2

I feel like I am missing something trivial here:

I recently made the jump over to Python3 (Using PyDev in Eclipse).
I have a project that calculates entropy values, and contains the following bit of code:

data = b'NVGI\x19\x01\x10\x00'
seen = dict(((chr(x), 0) for x in range(0,256)))
for byte in data:
    seen[byte]+=1

The binary string in data is much longer, but this is sufficient for demonstration purposes.

With python3 this code results in an KeyError. With python2.7 this works with no issues at all.

This is due to the fact that iterating over data returns an integer (78 in this case) while seen expects a character 'N' instead.

The curious thing is that in python2.7 the same code will produce the expected character 'N'.

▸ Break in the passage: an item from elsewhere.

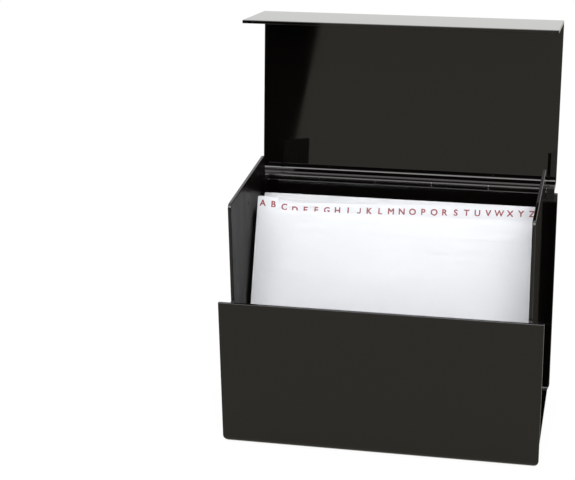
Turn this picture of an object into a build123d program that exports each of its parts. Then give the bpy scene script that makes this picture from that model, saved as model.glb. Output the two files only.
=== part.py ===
from build123d import *
import math
import os

# Index card box: a U-shaped body bent from one sheet, two inset side walls, and a bent
# lid on a rod hinge along the top of the back. A leaning set of guide cards with stepped
# tabs stands in it, with one plain card behind them.
#
# Millimetres. +X is the user's right, +Y is the back, +Z is up.
# The origin is the centre of the underside. The lid is modelled open.

# ---- Driving dimensions: cards ----
card_width = 208.5
guide_height = 167.5     # guide card without its tab
tab_height = 9.5
tab_corner = 1.0
card_sheet = 0.3         # thickness of a card
card_step = 0.83         # from one card's foot to the next
card_clearance = 0.05    # cards above the floor
first_foot = 6.5         # front panel's outside face to the foot of the first guide
top_gap = 22.3           # top of the plain card to the back panel, cards leaning back
upright_step = 0.3       # degrees, the first guides stand a little straighter
first_lifts = (4.5, 3.7, 1.9)   # the first guides are pulled up out of the row by this
letters = "abcdefghijklmnopqrstuvwxyz"

# ---- Driving dimensions: body ----
card_side_gap = 2.0      # card to side wall, each side
head_room = 10.0         # over an upright card, lid closed
depth = 127.0            # outside of front panel to outside of back panel
front_height = 114.2     # front panel, which stops well below the side walls
sheet = 2.5              # thickness of every plastic sheet
wall_inset = 8.75        # side walls stand this far in from the flange edges
bend_radius = 5.0        # outside radius of every bend
corner_radius = 6.0      # lower corners of the front and back panels
edge_round = 0.4         # softened sheet edges

# ---- Driving dimensions: lid and hinge ----
lid_inset = 2.5          # the lid is narrower than the body by this, each side
rear_lip = 20.0          # depth of the lid's short rear lip
seam = 0.6               # gap between the lid's front lip and the front panel
open_angle = 98.5        # how far the lid swings back from closed
knuckle_radius = 2.5
hinge_gap = 0.3          # running gap round and between knuckles
rod_radius = 1.0
rod_clearance = 0.06     # radial, rod to bore
knuckle_count = 5        # odd: the lid has the first, the last and every second one
block_depth = 4.0        # hinge blocks stand this far in front of the back panel
block_drop = 9.0         # height of a hinge block
wall_gap = 0.2           # hinge block to side wall
rod_recess = 0.1         # rod ends inside the hinge blocks' outer faces

# ---- Driving dimensions: side walls ----
lid_gap = 0.3            # closed lid above the side walls
lip_relief = 2.0         # upper front edge set back, for the lid's lip to swing past
seat_gap = 0.4           # lower corners of the wall clear the bends by this
wall_corner = 4.0        # rounded upper front corner of a side wall
notch_depth = 11.0       # cut-out in the wall's upper rear corner, for the hinge

# ---- Derived places ----
card_height = guide_height + tab_height
width = card_width + 2 * (card_side_gap + sheet + wall_inset)   # over the flanges
height = card_height + head_room + 2 * sheet                    # to the closed lid's top
front_y = -depth / 2
back_y = depth / 2
front_inner_y = front_y + sheet
back_inner_y = back_y - sheet
side_x = width / 2 - wall_inset             # outer face of a side wall
wall_top = height - sheet - lid_gap
lip_end = height - rear_lip                 # lower end of the rear lip, lid closed
knuckle_reach = knuckle_radius + hinge_gap  # hinge axis to either sheet edge
axis_y = back_y - sheet / 2
axis_z = lip_end - knuckle_reach
back_height = axis_z - knuckle_reach
last_foot = first_foot + card_step * len(letters)
lean_run = depth - sheet - top_gap - last_foot
lean = math.degrees(math.asin(lean_run / card_height))
foot_z = sheet + card_clearance + card_sheet * lean_run / card_height


def lid_open(shape):
    """Swing a shape from the closed lid position to the open one."""
    hinge = Location((0, axis_y, axis_z))
    return hinge * Rot(-open_angle, 0, 0) * hinge.inverse() * shape


def along_x(face, length, centre=0.0):
    """Extrude a YZ face along X, centred on the given X."""
    solid = extrude(face, amount=length / 2, both=True)
    return Pos(centre, 0, 0) * solid


def bent_channel(points, span):
    """A bent sheet: the open line through the points, thickened inwards, with bends."""
    line = FilletPolyline(*points, radius=bend_radius - sheet / 2)
    face = Plane.YZ * trace(line, line_width=sheet)
    return along_x(face, span)


def soften_ends(solid):
    """Round the edges round a sheet's two ends."""
    ends = solid.faces().filter_by(Axis.X)
    return fillet([edge for face in ends for edge in face.edges()], edge_round)


def body_shell():
    """Front panel, floor and back panel, bent from one sheet."""
    mid = sheet / 2
    shell = bent_channel(
        [(front_y + mid, front_height), (front_y + mid, mid),
         (back_y - mid, mid), (back_y - mid, back_height)], width)
    tall = 2 * height
    outline = Rectangle(width, tall, align=(Align.CENTER, Align.MIN))
    outline = fillet(outline.vertices().group_by(Axis.Y)[0], corner_radius)
    trim = extrude(Plane.XZ * outline, amount=depth, both=True)
    return shell & trim


def lid():
    """Top, deep front lip and short rear lip, bent from one sheet, swung open."""
    mid = sheet / 2
    sheet_shape = bent_channel(
        [(front_y + mid, front_height + seam), (front_y + mid, height - mid),
         (back_y - mid, height - mid), (back_y - mid, lip_end)], width - 2 * lid_inset)
    return lid_open(soften_ends(sheet_shape))


def side_wall(side):
    """Flat wall that stands on the floor between the front and back panels."""
    notch_y = back_inner_y - notch_depth
    relief_y = front_inner_y + lip_relief
    outline = Polyline(
        (front_inner_y, sheet), (back_inner_y, sheet), (back_inner_y, back_height),
        (notch_y, back_height), (notch_y, wall_top), (relief_y, wall_top),
        (relief_y, front_height), (front_inner_y, front_height), close=True)
    face = make_face(outline)
    lower = face.vertices().group_by(Axis.Y)[0]
    face = fillet(lower, bend_radius - sheet + seat_gap)
    upper_front = face.vertices().group_by(Axis.Y)[-1].sort_by(Axis.X)[0]
    face = fillet(upper_front, wall_corner)
    return along_x(Plane.YZ * face, sheet, side * (side_x - sheet / 2))


def bore(length, centre):
    """The clearance hole for the hinge rod."""
    hole = Cylinder(rod_radius + rod_clearance, length)
    return Pos(centre, axis_y, axis_z) * Rot(0, 90, 0) * hole


def barrel(length, centre):
    """The round part of a knuckle."""
    return Pos(centre, axis_y, axis_z) * Rot(0, 90, 0) * Cylinder(knuckle_radius, length)


def knuckle_places():
    """Centre and length of each knuckle between the two side walls' outer faces."""
    pitch = 2 * side_x / knuckle_count
    length = pitch - hinge_gap
    return [(-side_x + pitch * (i + 0.5), length) for i in range(knuckle_count)]


def knuckle(centre, length, upwards):
    """A barrel with a web that reaches the edge of the sheet it is fixed to."""
    reach = knuckle_reach if upwards else -knuckle_reach
    web = Pos(centre, axis_y, axis_z + reach / 2) * Box(length, sheet, abs(reach))
    return barrel(length, centre) + web - bore(2 * length, centre)


def hinge_block(side):
    """Bearing in the recess outside a side wall; it carries one end of the rod."""
    length = wall_inset - lid_inset - wall_gap
    centre = side * (side_x + wall_gap + length / 2)
    top = axis_z + knuckle_radius
    front = back_inner_y - block_depth
    face_box = Pos(centre, (front + back_inner_y) / 2, top - block_drop / 2)
    face_box *= Box(length, block_depth, block_drop)
    bridge = Pos(centre, (back_inner_y + axis_y) / 2, (back_height + top) / 2)
    bridge *= Box(length, axis_y - back_inner_y, top - back_height)
    web = Pos(centre, axis_y, (back_height + axis_z) / 2)
    web *= Box(length, sheet, axis_z - back_height)
    return face_box + bridge + web + barrel(length, centre) - bore(2 * length, centre)


def hinge_rod():
    """Steel rod through every knuckle and both hinge blocks."""
    length = width - 2 * (lid_inset + rod_recess)
    rod = Rot(0, 90, 0) * Cylinder(rod_radius, length)
    rod = chamfer(rod.edges().filter_by(GeomType.CIRCLE), rod_radius / 4)
    return Pos(0, axis_y, axis_z) * rod


def guide_lean(index):
    """Lean of one guide in degrees; the first few stand straighter."""
    return lean - upright_step * max(0, len(first_lifts) - index)


def foot_y(index):
    """Front face of a guide at the floor."""
    return front_y + first_foot + card_step * index


def leaning(face, index):
    """Extrude a card outline to its thickness and stand it, leaning back, on its foot."""
    card = extrude(Plane.XZ * face, amount=-card_sheet)
    lift = first_lifts[index] if index < len(first_lifts) else 0
    slope = Rot(-guide_lean(index), 0, 0) * Pos(0, 0, lift)
    return Pos(0, foot_y(index), foot_z) * slope * card


def guide_card(index):
    """Guide card with one tab; the tabs step across the width in letter order."""
    tab_width = card_width / len(letters)
    left = -card_width / 2 + tab_width * index
    body = Rectangle(card_width, guide_height, align=(Align.CENTER, Align.MIN))
    tab = Rectangle(tab_width, tab_height, align=(Align.MIN, Align.MIN))
    tab = fillet(tab.vertices().group_by(Axis.Y)[-1], tab_corner)
    return leaning(body + Pos(left, guide_height) * tab, index)


def back_card():
    """Plain full-height card behind the last guide."""
    face = Rectangle(card_width, card_height, align=(Align.CENTER, Align.MIN))
    return leaning(face, len(letters))


def build():
    """Every node of the box by name."""
    nodes = {"body_shell": body_shell(), "lid": lid()}
    for name, side in (("left", -1), ("right", 1)):
        nodes[f"side_wall_{name}"] = side_wall(side)
        nodes[f"hinge_block_{name}"] = hinge_block(side)
    for i, (centre, length) in enumerate(knuckle_places()):
        if i % 2 == 0:
            nodes[f"lid_knuckle_{i // 2 + 1}"] = lid_open(knuckle(centre, length, True))
        else:
            nodes[f"body_knuckle_{i // 2 + 1}"] = knuckle(centre, length, False)
    nodes["hinge_rod"] = hinge_rod()
    for i, letter in enumerate(letters):
        nodes[f"guide_card_{letter}"] = guide_card(i)
    nodes["back_card"] = back_card()
    return nodes


os.makedirs("parts", exist_ok=True)
for node, shape in build().items():
    export_step(shape, f"parts/{node}.step")
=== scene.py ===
import math
import bmesh
import bpy
from mathutils import Matrix, Vector

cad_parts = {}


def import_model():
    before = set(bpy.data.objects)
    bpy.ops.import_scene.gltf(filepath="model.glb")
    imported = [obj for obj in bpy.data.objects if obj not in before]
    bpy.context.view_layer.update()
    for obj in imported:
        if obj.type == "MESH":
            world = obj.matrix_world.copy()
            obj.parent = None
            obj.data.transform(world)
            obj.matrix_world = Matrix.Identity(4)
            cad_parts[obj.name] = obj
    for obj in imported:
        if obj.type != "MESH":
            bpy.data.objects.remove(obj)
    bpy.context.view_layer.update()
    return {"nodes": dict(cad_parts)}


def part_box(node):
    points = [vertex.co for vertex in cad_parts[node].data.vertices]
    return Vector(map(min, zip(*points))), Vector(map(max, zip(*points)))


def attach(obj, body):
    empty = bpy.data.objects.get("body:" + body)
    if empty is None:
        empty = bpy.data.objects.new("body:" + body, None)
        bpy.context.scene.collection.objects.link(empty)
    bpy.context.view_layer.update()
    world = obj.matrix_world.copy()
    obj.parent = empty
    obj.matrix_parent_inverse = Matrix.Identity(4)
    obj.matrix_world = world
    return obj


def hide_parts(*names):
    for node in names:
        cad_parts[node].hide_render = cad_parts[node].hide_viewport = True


# Looks of an open index card box in glossy black sheet plastic, with lettered guide cards.
# Metres, +X right, +Y back, +Z up, origin at the centre of the underside.

MM = 0.001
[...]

I have for now band-aided this by doing:

seen[ord(byte)] += 1

Can someone please try and replicate this or tell me where I went wrong?

Araiguma
  • 69
  • 1
  • 4
  • 2
    Why don't you use a `counter`? – Willem Van Onsem Apr 08 '17 at 17:22
  • 1
    You want the same code to run in both Python 2 and 3? – kennytm Apr 08 '17 at 17:25
  • http://stackoverflow.com/questions/28249597/why-do-i-get-an-int-when-i-index-bytes, http://stackoverflow.com/questions/14267452/iterate-over-individual-bytes-in-python3 – Ilja Everilä Apr 08 '17 at 17:26
  • Even with a counter, I would be forced to do `seen[data[counter]]` where `data[counter]` still returns an integer instead of and character. – Araiguma Apr 08 '17 at 17:26
  • @Ilja: Thanks, that's actually insightful. Still extremely weird to have such undocumented differences between python 2 and 3. – Araiguma Apr 08 '17 at 17:28
  • @kennytm No, just python3. I also tested it side by side on my old python2 setup because the result was unexpected and found the difference. – Araiguma Apr 08 '17 at 17:29
  • 2
    Hardly undocumented: https://docs.python.org/3.0/whatsnew/3.0.html#text-vs-data-instead-of-unicode-vs-8-bit – Yann Vernier Apr 08 '17 at 17:31
  • I should correct: Not documented where I looked, since I assumed this to be an issue with dictionary construction or list iteration, not the underlying bytes data type. – Araiguma Apr 08 '17 at 17:34
  • The mismatching expectation is that `chr(x)` would produce a byte. It produces a `str`. I'm a little surprised that `ord` accepts `bytes` objects, actually. In your particular case, though, it would appear either an array or a collections.Counter is a better choice than a dictionary, and letting the bytes be ints. – Yann Vernier Apr 08 '17 at 17:46
  • Exactly. For now I fixed my code by removing the `chr(x)`. I may or may not Upgrade towards the counter when the deadline is less pressuring. Thank you again for your valuable input. – Araiguma Apr 08 '17 at 20:29

1 Answers1

5

Because in the elements of a binary string are ints.

Indeed:

>>> type(data[0])
<class 'int'>

This was also specified in the "What's New In Python 3.0" documentation.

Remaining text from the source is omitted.